TAIPEI (CNA) — A Taiwanese businessman surnamed Tu (凃), who had implemented a plan more than 10 years ago to obtain and pass on Taiwan military documents to China, will serve a prison sentence of nine months, as the Supreme Court on Monday rejected his final appeal.
The case dates back to 2009, when Tu was approached during a business trip to China and asked by a Chinese government official and another man to introduce them to Taiwan military personnel who could supply confidential information, according to the Kaohsiung District Prosecutors Office.
Tu’s first recruit was a retired master sergeant surnamed Wang (王), who was working as a security guard at a residential building at the time, the office said.
Wang then enlisted the help of two active duty sergeants, surnamed Hou (侯) and Chen (陳), who obtained several military documents over the years in exchange for money supplied by the Chinese via Tu, according to the prosecutors’ office.
Over a three-year period, Hou was paid NT$5,000 (US$167) to NT$30,000 for each document provided, including guidelines on Taiwan’s military preparedness, the office said.
On Chen’s part, he was paid NT$20,000 for a communication training guide used by Taiwan’s Air Force, the office said.

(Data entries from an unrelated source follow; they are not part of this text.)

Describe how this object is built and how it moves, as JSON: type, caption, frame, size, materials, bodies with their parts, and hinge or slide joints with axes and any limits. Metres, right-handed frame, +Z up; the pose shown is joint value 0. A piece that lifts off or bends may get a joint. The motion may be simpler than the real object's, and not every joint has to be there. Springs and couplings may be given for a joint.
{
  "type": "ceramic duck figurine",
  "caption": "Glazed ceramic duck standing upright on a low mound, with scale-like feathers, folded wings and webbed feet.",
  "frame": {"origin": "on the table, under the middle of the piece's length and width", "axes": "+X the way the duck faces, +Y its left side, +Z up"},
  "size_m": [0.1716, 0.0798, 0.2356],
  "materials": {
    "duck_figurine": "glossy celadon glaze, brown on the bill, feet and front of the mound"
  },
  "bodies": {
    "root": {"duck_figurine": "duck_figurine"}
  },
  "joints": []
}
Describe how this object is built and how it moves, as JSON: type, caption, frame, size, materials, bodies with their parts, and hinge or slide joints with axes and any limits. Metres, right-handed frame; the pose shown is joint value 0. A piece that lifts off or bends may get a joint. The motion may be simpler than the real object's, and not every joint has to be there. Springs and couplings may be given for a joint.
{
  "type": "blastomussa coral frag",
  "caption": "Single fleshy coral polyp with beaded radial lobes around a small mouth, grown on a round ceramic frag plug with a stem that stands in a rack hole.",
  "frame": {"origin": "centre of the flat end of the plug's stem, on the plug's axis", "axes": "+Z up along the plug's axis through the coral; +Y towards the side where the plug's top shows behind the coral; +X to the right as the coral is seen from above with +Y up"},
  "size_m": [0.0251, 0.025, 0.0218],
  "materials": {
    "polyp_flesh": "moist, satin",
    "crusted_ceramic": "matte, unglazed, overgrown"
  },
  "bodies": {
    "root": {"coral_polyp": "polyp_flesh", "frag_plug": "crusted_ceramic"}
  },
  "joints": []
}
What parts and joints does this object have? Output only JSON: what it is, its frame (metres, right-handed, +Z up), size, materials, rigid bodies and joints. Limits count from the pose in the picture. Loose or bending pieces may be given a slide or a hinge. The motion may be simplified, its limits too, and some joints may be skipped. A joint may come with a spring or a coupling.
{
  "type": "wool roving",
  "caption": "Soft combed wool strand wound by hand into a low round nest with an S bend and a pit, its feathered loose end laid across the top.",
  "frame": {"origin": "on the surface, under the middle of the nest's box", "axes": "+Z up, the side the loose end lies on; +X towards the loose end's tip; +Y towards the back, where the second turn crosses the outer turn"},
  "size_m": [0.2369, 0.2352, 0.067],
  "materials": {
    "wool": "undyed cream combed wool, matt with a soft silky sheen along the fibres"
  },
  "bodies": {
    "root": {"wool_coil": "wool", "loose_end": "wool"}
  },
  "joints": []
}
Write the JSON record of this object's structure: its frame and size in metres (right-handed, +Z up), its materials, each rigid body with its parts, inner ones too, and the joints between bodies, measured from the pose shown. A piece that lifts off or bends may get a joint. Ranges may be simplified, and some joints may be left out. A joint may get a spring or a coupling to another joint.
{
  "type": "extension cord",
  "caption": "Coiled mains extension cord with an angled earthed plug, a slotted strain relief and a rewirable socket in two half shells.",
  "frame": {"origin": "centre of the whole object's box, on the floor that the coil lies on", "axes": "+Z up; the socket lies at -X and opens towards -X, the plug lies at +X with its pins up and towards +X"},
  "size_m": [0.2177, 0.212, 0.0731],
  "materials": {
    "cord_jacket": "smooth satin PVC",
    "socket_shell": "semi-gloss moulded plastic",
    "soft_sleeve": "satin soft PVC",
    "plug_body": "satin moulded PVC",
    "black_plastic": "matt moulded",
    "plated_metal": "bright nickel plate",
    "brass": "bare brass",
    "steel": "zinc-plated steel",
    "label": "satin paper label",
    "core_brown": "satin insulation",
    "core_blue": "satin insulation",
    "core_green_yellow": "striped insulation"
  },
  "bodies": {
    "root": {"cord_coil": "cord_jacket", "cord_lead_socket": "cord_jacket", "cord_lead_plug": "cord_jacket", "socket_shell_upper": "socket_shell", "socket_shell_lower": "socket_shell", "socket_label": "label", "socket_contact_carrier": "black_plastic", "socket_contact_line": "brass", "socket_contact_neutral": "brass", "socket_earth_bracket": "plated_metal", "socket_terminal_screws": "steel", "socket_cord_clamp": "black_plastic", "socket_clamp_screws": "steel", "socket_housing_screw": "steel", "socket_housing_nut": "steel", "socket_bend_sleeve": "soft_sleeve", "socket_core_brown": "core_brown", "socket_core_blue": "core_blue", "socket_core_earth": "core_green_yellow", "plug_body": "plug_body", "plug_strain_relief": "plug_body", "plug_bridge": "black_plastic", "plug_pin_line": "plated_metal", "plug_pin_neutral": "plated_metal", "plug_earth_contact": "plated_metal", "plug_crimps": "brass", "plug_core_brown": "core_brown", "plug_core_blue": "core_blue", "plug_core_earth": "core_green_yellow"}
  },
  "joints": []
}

Those documents and others supplied by Hou and Chen were passed on to the Chinese by Tu and Wang, according to the office.
Prosecutors learned of the espionage setup in 2016 and pressed charges against Tu, Wang, Hou and Chen, under the National Security Act.
Tu was initially sentenced to 10 months in prison, but the High Court reduced his sentence to nine months on grounds that the documents he had supplied to the Chinese were not classified.
Tu then filed an appeal in the Supreme Court, which rejected it Monday, leaving him with no other options but to serve the nine-month sentence.
The sentences of Wang, Hou and Chen were not made public.